In fact there is an infinite family of real solutions.

exp = ((gc^2*(-(gm - 2 I w)^2 - 4 wm^2) + 
      4 I gc*(gm^2 w + 4 I gm (k - w) (k + w) + 
         4 w (2 k^2 - w^2 + wm^2)) - 
      4 (16 k^4 - 
         8 I k^2 (gm - 2 I w) w + (u - w) (u + w) ((gm - 2 I w)^2 + 
            4 wm^2))))/(4 (4 k^2 + (gc - 2 I (u + w)) (gm - 
          2 I (w + wm))));

exp /. {wm -> 2, gm -> 0, gc -> 0, k -> 0, u -> w}

0

Nothing interesting for me about it.

What is more interesting to me is the arrogant OP behavior (see comment under OP) and moreover I (and other users) have to correct OP's typo/error in his code without him willing to do so.
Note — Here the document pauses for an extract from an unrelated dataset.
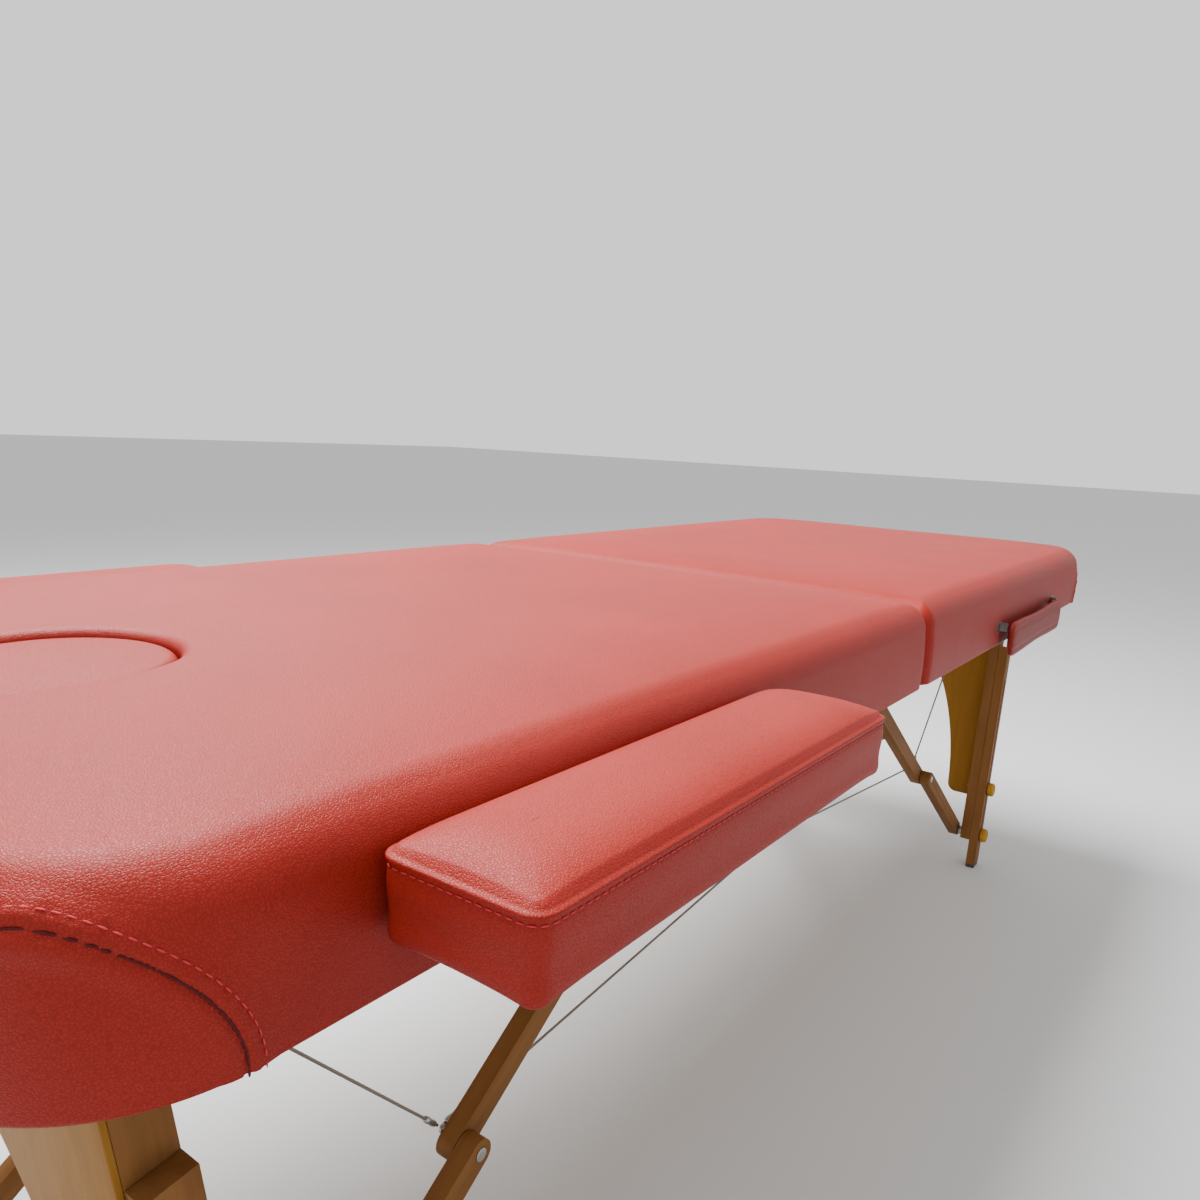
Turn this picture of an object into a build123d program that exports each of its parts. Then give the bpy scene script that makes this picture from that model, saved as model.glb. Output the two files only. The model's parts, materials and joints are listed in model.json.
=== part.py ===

The second interesting thing to me is that the only correct answer in this thread got -3 votes while OP accepted an answer that incorrectly suggests there are no real solutions. Are people becoming more and more dumb on just this site or is it a global trend?

By the way I have nothing against Nasser's answer, it is a good answer with good description:

This is of course is not a proof, but it can convince you a little that there is no real solution...

So it was not addressed to Nasser or any other user who have sent an answer but to those 3 downvoters and to OP.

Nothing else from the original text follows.